A new tenancy needs a new certificate. I'd self-manage and stop paying that management company anything but check your contract with them in case they have a

'even when we do nothing you still have to pay us' clause.

Lyndon Whitehouse

21:39 PM, 18th February 2016, About 6 years ago

Lisa, I'm a landlord and letting agent.
I never renew an AST. What is the point?
If circumstances change and you want to recover possession you serve S21 immediately, no waiting for the end of a fixed term.
Like wise for the tenant.
By renewing you lock both yourself and the tenant into a fixed period. Now if the tenant wishes to leave, are you really going to stop them? Who wants a disgruntled tenant?
Periodic term is the best place to be for all concerned.

Darren Peters

13:13 PM, 19th February 2016, About 6 years ago

Reply to the comment left by "Lyndon Whitehouse" at "18/02/2016 - 21:39":

Looks like Lyndon is one of the good guys.

A lot of Letting Agents renew ASTs as they can then charge the tenant another £200 (in London) admin fee for printing off a new document. It also kind of makes it look like they are doing something to the Landlord too.

Incidentally, you mention being at the property for the boiler. That's what a managing agent is supposed to do, manage things like this, not shift it on to the landlord.

The scheme I use as above costs £24 per protection. It's discounted if you're an NLA member. But whatever way you protect the deposit it is very cheap.

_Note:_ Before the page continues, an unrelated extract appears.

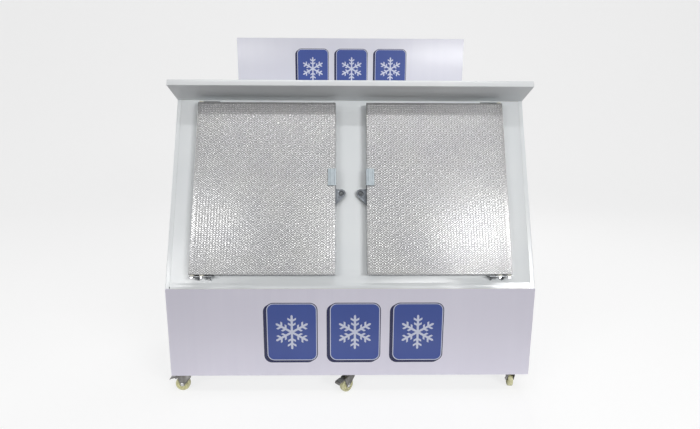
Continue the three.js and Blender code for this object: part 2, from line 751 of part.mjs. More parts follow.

If a new tenancy hasn't been signed I would ask the tenants not to sign anything new, ask them to deal only with you & pay the money into your account not the agents. Then sit back and let the agent chase you for a change.

If the agent makes a big deal about holding the deposit protection certificate, and if you don't have a copy of the cert, the tenants should have one but if not just generate a new one and a new AST between you and the tenants. Just a bit of paperwork - a bit unfamiliar the first time then really easy for the money you save on a bad letting agent.